Gene Upshaw, one-time Oakland Raiders Hall of Fame lineman and head of the NFL Players Association for 25 years, died in August 2008. He led the union through a strike, decertification, the victory of free agency, soaring player salaries and disputes with retired players.

Upshaw was married for the second time and had three sons, Eugene III from his first marriage, and Justin and Daniel from the second. Upshaw, his wife Terri, and another couple, Norman and Sandra Singer, arrived in Lake Tahoe for vacation. Upshaw suddenly became ill and went to the emergency room where he was diagnosed with pancreatic cancer on August 17, 2008. He was hospitalized and died 3 days later at the age of 63.

On the day he died, August 20, 2008, Gene Upshaw’s will was signed, according to court filings. It left everything to his wife Terri.

Son Eugene III arrived in Tahoe the day after his Dad was hospitalized – he had planned on joining the vacationing couples. In Eugene III’s court filing, he said that by early August 2008, his Dad "had deteriorated substantially. . . He was not coherent, and was not speaking." How could his will have been signed that day?

Eugene III contested the will and sought to have his step-mother removed as executor. It came out that Mr. Upshaw didn’t sign his will. One of the witnesses signed it on his behalf. The fact that he did not sign the will is unusual, but not in itself a reason to overturn the will. Most states (including Pennsylvania) have a statute of wills that includes the alternative that a valid will may be signed by the testator or by some person in his presence and at his direction. There were a number of problems in Upshaw’s case, however. First, one of the witnesses was also the one who signed the will on behalf of Upshaw. Second, according to Eugene III, on the day Upshaw died and the will was also signed, he lacked all capacity to make a will.

The witness and signer of the will was Upshaw’s friend who went on vacation with him, lawyer Norman H. Singer. The litigation here was to contest the will and remove Terri as executor. Norman Singer was not sued.

The trial was scheduled for May 2011 (almost 3 years after death) but was settled by a confidential agreement a few days before it was to begin.

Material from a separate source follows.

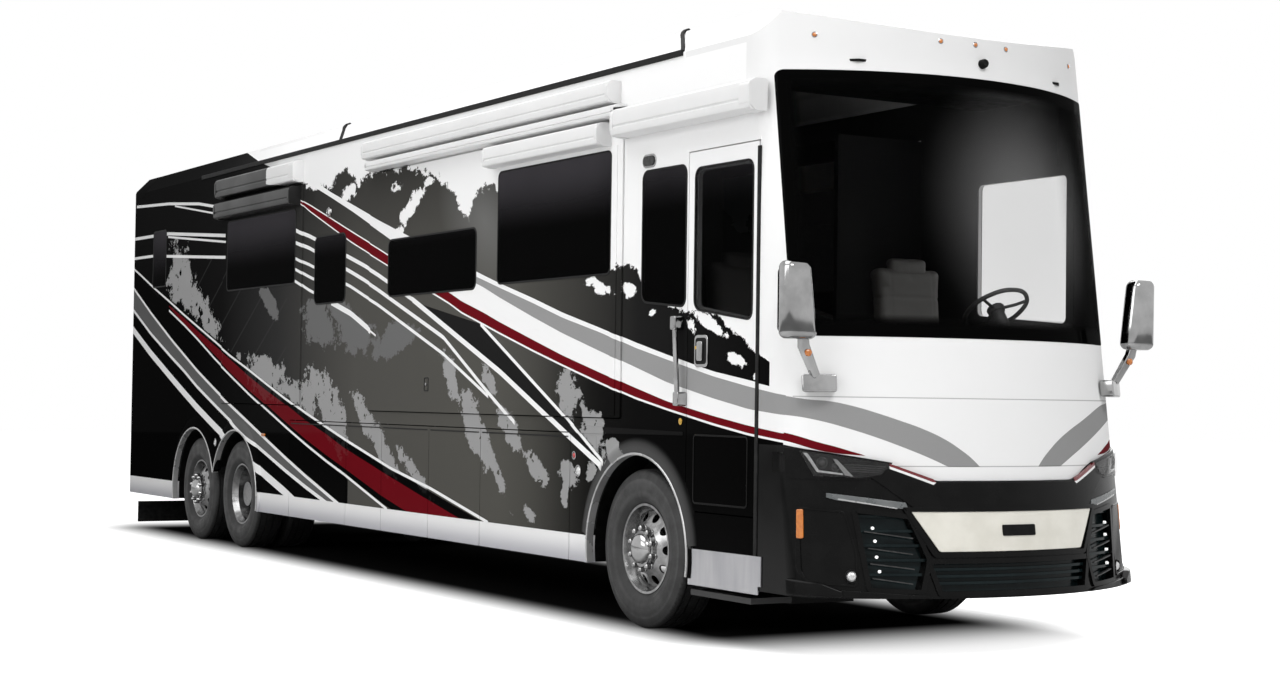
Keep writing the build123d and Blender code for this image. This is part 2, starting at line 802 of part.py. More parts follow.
# ---- axles ---------------------------------------------------------------
beam_half = 45.0
beam_low_z = 395.0
eye_r = 52.0
eye_height = 160.0
kingpin_r = 24.0
drive_tube_r = 70.0
drive_tube_half = drive_outer_half + 20.0
housing_half = 230.0
housing_r = 205.0
tag_spindle_r = 48.0
arm_low_z = 402.0
arm_thickness = 54.0
beam_end = kingpin_half - 140.0
with BuildPart() as front_axle:
    add(block(-beam_end, beam_end, front_axle_y - beam_half, front_axle_y + beam_half, beam_low_z, beam_low_z + 95))
    for side in (-1, 1):
        add(
            block(
                side * (beam_end - 40),
                side * kingpin_half,
                front_axle_y - beam_half,
                front_axle_y + beam_half,
                tyre_radius - 70,
                tyre_radius + 60,
            )
        )
        with Locations((side * kingpin_half, front_axle_y, tyre_radius)):
            Cylinder(eye_r, eye_height)
    for side in (-1, 1):
        add(
            block(
                side * (beam_end - 60),
                side * beam_end,
                front_axle_y - beam_half,
                front_axle_y + beam_half,
                beam_low_z,
                tyre_radius,
            )
        )
    for side in (-1, 1):
        with Locations((side * kingpin_half, front_axle_y, tyre_radius)):
            Cylinder(kingpin_r + bearing_gap, eye_height + 60, mode=Mode.SUBTRACT)

with BuildPart() as drive_axle:
    with BuildSketch(Plane.XZ.offset(-drive_axle_y)):
        with BuildLine():
            Line((-drive_tube_half, tyre_radius), (-drive_tube_half, tyre_radius + drive_tube_r))
            Line((-drive_tube_half, tyre_radius + drive_tube_r), (-housing_half, tyre_radius + drive_tube_r))
            ThreePointArc(
                (-housing_half, tyre_radius + drive_tube_r),
                (0, tyre_radius + housing_r),
                (housing_half, tyre_radius + drive_tube_r),
            )
            Line((housing_half, tyre_radius + drive_tube_r), (drive_tube_half, tyre_radius + drive_tube_r))
            Line((drive_tube_half, tyre_radius + drive_tube_r), (drive_tube_half, tyre_radius))
            Line((drive_tube_half, tyre_radius), (-drive_tube_half, tyre_radius))
        make_face()
    revolve(axis=Axis((0, drive_axle_y, tyre_radius), (1, 0, 0)))
    for side in (-1, 1):
        x_mid = side * rail_half
        add(
            block(
                x_mid - 40,
                x_mid + 40,
                drive_axle_y - 470,
                drive_axle_y + 470,
                arm_low_z,
                arm_low_z + arm_thickness + 6,
            )
        )

with BuildPart() as tag_axle:
    with Locations(Location((0, tag_axle_y, tyre_radius), (0, 90, 0))):
        Cylinder(tag_spindle_r, 2 * tag_track_half + 80)
    beam_end = tag_track_half - 240
    add(block(-beam_end, beam_end, tag_axle_y - 55, tag_axle_y + 55, tyre_radius - 60, tyre_radius + 60))

with BuildPart() as axles:
    add(front_axle.part)
    add(drive_axle.part)
    add(tag_axle.part)
save(axles.part, "axles")

with BuildPart() as air_springs:
    springs = (
        (front_axle_y, beam_low_z + 95),
        (drive_axle_y - 370, arm_low_z + arm_thickness + 6),
        (drive_axle_y + 370, arm_low_z + arm_thickness + 6),
        (tag_axle_y, tyre_radius + 60),
    )
    for y_mid, foot in springs:
        for side in (-1, 1):
            with Locations((side * rail_half, y_mid, (foot + rail_bottom_z) / 2)):
                Cylinder(115, rail_bottom_z - foot)
save(air_springs.part, "air_springs")

# ---- knuckles ------------------------------------------------------------
fork_gap = 5.0
fork_thickness = 34.0
spindle_end = front_track_half + 60.0
for side, name in ((-1, "right"), (1, "left")):
    arm_z = eye_height / 2 + fork_gap
    with BuildPart() as knuckle:
        with Locations((side * kingpin_half, front_axle_y, tyre_radius)):
            Cylinder(kingpin_r, 2 * (arm_z + fork_thickness))
        for z_a in (tyre_radius + arm_z, tyre_radius - arm_z - fork_thickness):
            add(
                block(
                    side * (kingpin_half - 40),
                    side * (kingpin_half + 92),
                    front_axle_y - 42,
                    front_axle_y + 42,
                    z_a,
                    z_a + fork_thickness,
                )
            )
        add(
            block(
                side * (kingpin_half + eye_r + fork_gap),
                side * (kingpin_half + 92),
                front_axle_y - 60,
                front_axle_y + 60,
                tyre_radius - arm_z - fork_thickness,
                tyre_radius + arm_z + fork_thickness,
            )
        )
        spindle_start = kingpin_half + eye_r + fork_gap
        reach = spindle_end + 20 - spindle_start
        with Locations(
            Location((side * (spindle_start + reach / 2), front_axle_y, tyre_radius), (0, 90, 0))
        ):
            Cylinder(steer_spindle_radius, reach)
    save(knuckle.part, "knuckle_" + name)

# ---- wheels --------------------------------------------------------------
bead_half = 104.0
flange_half = 116.5
disc_thickness = 14.0
hand_hole_r = 30.0
hand_hole_ring = 212.0
hand_holes = 10


def turned(points, side, track, axle_y):
    """A closed outline (offset along the axle, radius) turned about the axle."""
    placed = [(side * (track + u), tyre_radius + r) for u, r in points]
    with BuildPart() as turning:
        with BuildSketch(Plane.XZ.offset(-axle_y)):
            with BuildLine():
                Polyline(*placed, close=True)
            make_face()
        revolve(axis=Axis((0, axle_y, tyre_radius), (1, 0, 0)))
    return turning.part


def tyre_solid(side, track, axle_y):
    """A tyre: tread, round shoulders, bulged sidewalls, open inside."""
    b = tyre_width / 2
    c = side * track
    z = tyre_radius
    outside = [
        (bead_half, rim_seat_radius),
        (bead_half, 300),
        (b - 14, 342),
        (b - 2, 388),
        (b - 3, 436),
        (b - 14, 486),
        (b - 26, 510),
        (b - 48, tyre_radius - 3),
        (b - 100, tyre_radius),
    ]
    inside = [
        (bead_half - 26, rim_seat_radius - 5),
        (bead_half - 20, 312),
        (b - 24, 362),
        (b - 22, 430),
        (b - 46, 492),
    ]
    with BuildPart() as tyre:
        with BuildSketch(Plane.XZ.offset(-axle_y)):
            for points, mode in ((outside, Mode.ADD), (inside, Mode.SUBTRACT)):
                right = [(c + u, z + r) for u, r in points]
                left = [(c - u, z + r) for u, r in reversed(points)]
                with BuildLine():
                    Polyline(*right, *left, close=True)
                make_face(mode=mode)
        revolve(axis=Axis((0, axle_y, tyre_radius), (1, 0, 0)))
    return tyre.part


barrel = (
    (-flange_half, rim_flange_radius),
    (-bead_half - 0.5, rim_flange_radius),
    (-bead_half - 0.5, rim_seat_radius - 0.5),
    (bead_half + 0.5, rim_seat_radius - 0.5),
    (bead_half + 0.5, rim_flange_radius),
    (flange_half, rim_flange_radius),
    (flange_half, rim_flange_radius - 16),
    (60.0, 258.0),
    (-60.0, 258.0),
    (-flange_half, rim_flange_radius - 16),
)


def hub_solid(side, track, axle_y, start, end, radius, bore, bore_end):
    """A hub with a blind bore that the spindle runs in."""
    with BuildPart() as hub:
        for u_a, u_b, r, mode in (
            (start, end, radius, Mode.ADD),
            (start - 5, bore_end, bore, Mode.SUBTRACT),
        ):
            x_mid = side * (track + (u_a + u_b) / 2)
            with Locations(Location((x_mid, axle_y, tyre_radius), (0, 90, 0))):
                Cylinder(r, u_b - u_a, mode=mode)
    return hub.part


def disc_solid(side, track, axle_y, rim_u, hub_u, hub_r):
    """A dished disc from the barrel to the hub, with hand holes."""
    ring = (
        (rim_u, 262.0),
        (rim_u + (hub_u - rim_u) * 0.75, 175.0),
        (hub_u, 150.0),
        (hub_u, hub_r - 10),
        (hub_u - disc_thickness, hub_r - 10),
        (hub_u - disc_thickness, 150.0),
        (rim_u + (hub_u - rim_u) * 0.75 - disc_thickness, 175.0),
        (rim_u - disc_thickness, 262.0),
    )
    with BuildPart() as disc:
        add(turned(ring, side, track, axle_y))
        with BuildSketch(Plane.YZ.offset(side * track)):
            with Locations((axle_y, tyre_radius)):
                with PolarLocations(hand_hole_ring, hand_holes):
                    Circle(hand_hole_r)
        extrude(amount=300, both=True, mode=Mode.SUBTRACT)
    return disc.part


# wheels: name, axle, track of each rim, disc dish at rim and at hub, hub end, bore
wheel_table = (
    ("front", front_axle_y, (front_track_half,), (45.0,), (118.0,), 150.0, steer_spindle_radius),
    ("drive", drive_axle_y, (drive_outer_half, drive_outer_half - dual_spacing), (-50.0, 60.0), (-150.0, 168.0), 60.0, drive_tube_r),
    ("tag", tag_axle_y, (tag_track_half,), (45.0,), (118.0,), 150.0, tag_spindle_r),
)
for side, name in ((-1, "right"), (1, "left")):
    for label, axle_y, tracks, rim_us, hub_us, hub_end, spindle_r in wheel_table:
        outer_track = tracks[0]
        with BuildPart() as tyres:
            for track in tracks:
                add(tyre_solid(side, track, axle_y))
        save(tyres.part, label + "_tyre_" + name)
        hub_r = 118.0
        bore = spindle_r + (bearing_gap if label != "drive" else 5.0)
        if label == "front":
            start, bore_end = kingpin_half + 97.0 - outer_track, spindle_end + 25.0 - outer_track
        elif label == "tag":
            start, bore_end = -235.0, 45.0
        else:
            start, bore_end = -440.0, 25.0
        with BuildPart() as rim:
            for track, rim_u, hub_u in zip(tracks, rim_us, hub_us):
                add(turned(barrel, side, track, axle_y))
                add(disc_solid(side, track, axle_y, rim_u, hub_u, hub_r))
            add(hub_solid(side, outer_track, axle_y, start, hub_end, hub_r, bore, bore_end))
        save(rim.part, label + "_rim_" + name)

# ---- cab furniture -------------------------------------------------------
seat_half = 600.0
wheel_rake = 35.0
wheel_axis = (0, sin(radians(wheel_rake)), cos(radians(wheel_rake)))
wheel_centre = (seat_half, at(-1360), 2130.0)
column_mid = tuple(wheel_centre[n] - 195.0 * wheel_axis[n] for n in range(3))
dash_form = nose_form(cap_wall + 1, cap_setback, bumper_bottom_z)
dash_block = block(-half + 60, half - 60, nose_y, at(-1520), floor_top, 1860)
with BuildPart() as dashboard:
    add(dash_block & dash_form)
    with Locations(Location(Plane(origin=column_mid, z_dir=wheel_axis))):
        Cylinder(45, 350)
save(dashboard.part, "dashboard")

with BuildPart() as steering_wheel:
    tilt = Plane(origin=wheel_centre, z_dir=wheel_axis)
    with BuildSketch(Plane(origin=wheel_centre, x_dir=(0, wheel_axis[2], -wheel_axis[1]), z_dir=(1, 0, 0))):
        with Locations((215, 0)):
            Circle(15)
    revolve(axis=Axis(wheel_centre, wheel_axis))
    with Locations(Location(tilt)):
        Cylinder(60, 40)
        with PolarLocations(130, 3, start_angle=90):
            Box(180, 36, 14)
save(steering_wheel.part, "steering_wheel")

with BuildPart() as front_seats:
    # the driver's seat, then the one behind the stair well
    for x, y in ((seat_half, at(-420)), (-seat_half, at(-170))):
        add(block(x - 120, x + 120, y - 440, y - 140, floor_top, floor_top + 260))
        add(block(x - 270, x + 270, y - 560, y - 20, floor_top + 250, floor_top + 400))
        add(block(x - 250, x + 250, y - 80, y + 60, floor_top + 390, floor_top + 1010))
        add(block(x - 130, x + 130, y - 60, y + 40, floor_top + 1000, floor_top + 1190))
save(front_seats.part, "front_seats")

# ---- outside fittings ----------------------------------------------------
# cases on the walls: side, front, rear, bottom, top, reach
awning_table = (
    (-1, -1465.0, 200.0, 3265.0, 3450.0, 135.0),
    (-1, 200.0, 4400.0, 3412.0, 3490.0, 110.0),
    (-1, 290.0, 4480.0, 3515.0, 3660.0, 110.0),
    (-1, 6060.0, 8200.0, 3470.0, 3655.0, 110.0),
    (1, 240.0, 8190.0, 3500.0, 3660.0, 110.0),
)
with BuildPart() as awning_cases:
    for side, front, rear, bottom, top, reach in awning_table:
        add(block(side * half, side * (half + reach), at(front), at(rear), bottom, top))
        if at(front) < cap_join:
            # the case runs on over the cap's rounded corner
            tip = block(side * (half - 40), side * (half + 20), at(front), cap_join - 2, bottom, top)
            add(tip - outer_form)
save(awning_cases.part, "awning_cases")

mirror_out = half + 60.0
mirror_station = -1880.0
with BuildPart() as mirrors:
    for side in (-1, 1):
        with BuildPart(mode=Mode.PRIVATE) as head:
            with Locations((side * mirror_out, at(mirror_station), 2100)):
                Box(240, 130, 460)
            fillet(head.edges(), 40)
        add(head.part)
        add(block(side * (mirror_out - 60), side * (mirror_out - 20), at(mirror_station) - 15, at(mirror_station) + 15, 1600, 1900))
        foot = block(
            side * (mirror_out - 410), side * (mirror_out - 20), at(mirror_station) - 25, at(mirror_station) + 25, 1570, 1670
        )
        add(foot - outer_form)
save(mirrors.part, "mirrors")

air_stations = (1400.0, 4900.0, 8300.0)
with BuildPart() as roof_air_units:
    for station in air_stations:
        add(block(-340, 340, at(station) - 480, at(station) + 480, crown_z - 40, crown_z + 110))
    fillet(roof_air_units.edges().filter_by(Axis.Z), 90)
    add(run_along_y(section_outline(0, floor_z), brow_join, rear_join), mode=Mode.SUBTRACT)
save(roof_air_units.part, "roof_air_units")

guard_y = rail_rear + 25.0
guard_half = half - 60.0
with BuildPart() as rock_guard:
    add(block(-guard_half, guard_half, guard_y, guard_y + 12, 60, 250))
    add(block(-guard_half, guard_half, guard_y - 25, guard_y + 12, 240, 290))
    for side in (-1, 1):
        x = side * rail_half
        add(block(x - 25, x + 25, guard_y - 25, guard_y, 280, rail_bottom_z + 120))
save(rock_guard.part, "rock_guard")
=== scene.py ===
# %% [markdown]
# A long motor coach dressed for display. The imported model gives every panel, wheel and door its
# true place; this lesson adds paint, glass, chrome and the small fittings around it. We begin by
# loading that fixed frame.

# %% Load the frame
import math
import bpy
import bmesh
from mathutils import Matrix, Vector
from mathutils.bvhtree import BVHTree


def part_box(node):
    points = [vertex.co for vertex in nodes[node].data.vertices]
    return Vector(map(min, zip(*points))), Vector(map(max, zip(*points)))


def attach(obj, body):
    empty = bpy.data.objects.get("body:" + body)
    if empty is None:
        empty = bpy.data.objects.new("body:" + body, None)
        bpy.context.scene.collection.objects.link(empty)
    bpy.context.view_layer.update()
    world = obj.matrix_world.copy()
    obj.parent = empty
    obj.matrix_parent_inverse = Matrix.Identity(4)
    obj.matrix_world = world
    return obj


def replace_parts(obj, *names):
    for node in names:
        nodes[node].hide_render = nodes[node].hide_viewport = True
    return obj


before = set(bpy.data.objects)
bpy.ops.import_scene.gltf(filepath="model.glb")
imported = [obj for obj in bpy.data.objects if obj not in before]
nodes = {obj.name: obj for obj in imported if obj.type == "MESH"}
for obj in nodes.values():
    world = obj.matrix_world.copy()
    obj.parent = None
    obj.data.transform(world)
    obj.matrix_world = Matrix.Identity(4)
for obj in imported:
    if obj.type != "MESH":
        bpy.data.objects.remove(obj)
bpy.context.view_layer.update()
FRONT_AXLE_Y = -4.52
HALF_WIDTH = 1.29
SLIDE_X = 1.3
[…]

One of the assets that was uncovered was a previously undisclosed $15 million deferred compensation that the union paid to his surviving wife, Terri Upshaw. Retired NFL players, who were angry with Upshaw for not getting them better pensions and medical benefits, were outraged. Upshaw’s estate also apparently received $1.73 million in "past due compensation." The Upshaws lived in a home in Great Falls, Virginia. The probate inventory showed eight luxury vehicles, a 32-foot boat, and another home in Lake Tahoe, California.

When the will was submitted to probate in Fairfax County, Virginia; both Norman and Sandra signed a document in which they answered "yes" to the question: "Did the decedent sign this paper in your presence and in the presence of other witness(es), with all of you together at the same time?" When they were deposed, the Singers changed their answer to "no" and acknowledged that Norman Singer had actually signed it. What a mess.

If Upshaw had died intestate, his widow would have received a 1/3 share of his estate, and 2/3 would have gone to his children. That would have given a 2/9 share to son Eugene III. Which side do you like in this argument? If I had to bet, I’d say that Eugene walked away with a big chunk of his 2/9 share.

Certainly his is an interesting story, but here is my question. How can a 63 year-old man with a second wife, 3 children from two marriages, and a net worth of more than $20 million not have a will? Seriously.

A 2009 Wills and Estate Planning survey commissioned by found that only 35% of adult Americans currently have wills and only 29% have powers of attorney. Another survey found that 32% of respondents would rather have a root canal than make a will.

Please make a will. It is not too expensive. You have enough assets to plan for no matter how small your estate is. Signing a will does not hasten your death. You can die at any age, you don’t have to be old. Really.